But if, on the
contrary, they did not believe God, then they would set to work, in
their disobedient self-conceit, to do that which he had forbidden
them; and the certain result would be that, with the tares, they
would root up the wheat likewise.
Note here two things. First, it is not said that there were no tares
among the wheat; nor that the servants would fail in rooting some of
them up. They would succeed probably in doing some good: but they
would succeed certainly in doing more harm. In their short-sighted,
blind, erring, hasty zeal, they would destroy the good with the evil.

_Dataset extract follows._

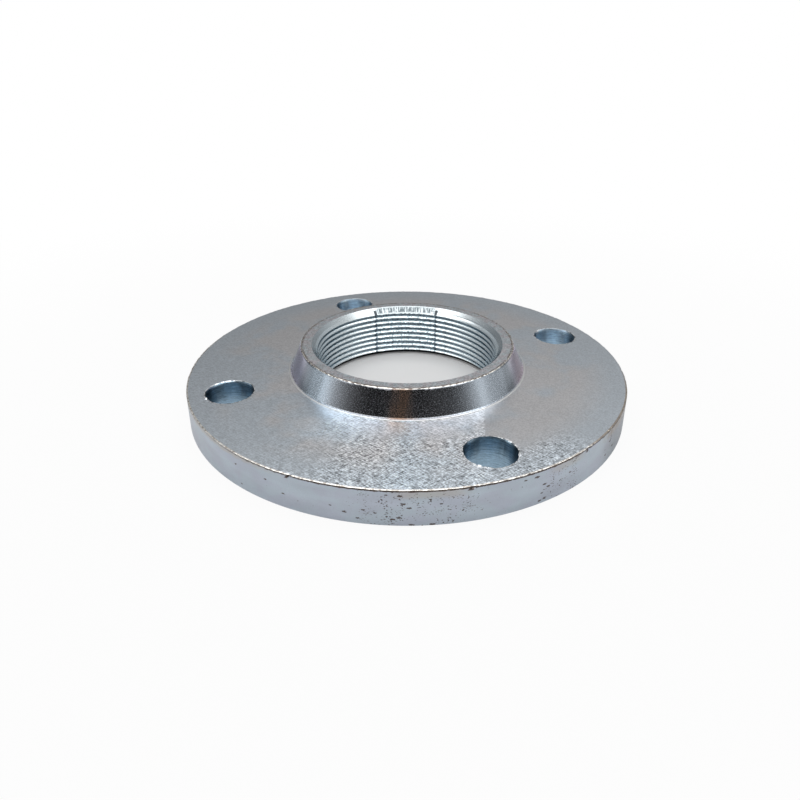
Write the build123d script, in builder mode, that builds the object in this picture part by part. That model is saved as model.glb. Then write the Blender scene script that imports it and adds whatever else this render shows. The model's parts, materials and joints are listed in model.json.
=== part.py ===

Their knowledge of this complex and miraculous universe was too
shallow, their canons of criticism were too narrow, to decide on what
ought, or ought not, to grow in the field of him whose ways and
thoughts were as much higher than theirs as the heaven is higher than
the earth.
Note also, that the Lord does not blame them for their purpose. He
merely points out to them its danger; and forbids it because it is
dangerous; for their wish to root out the tares was not 'natural.'
We shall libel it by calling it that. It was distinctly spiritual,
the first impulse of spiritual men, who love right, and hate wrong,
and desire to cultivate the one, and exterminate the other. To root
out the tares; to put down bad men and wrong thoughts by force, is
one of the earliest religious instincts.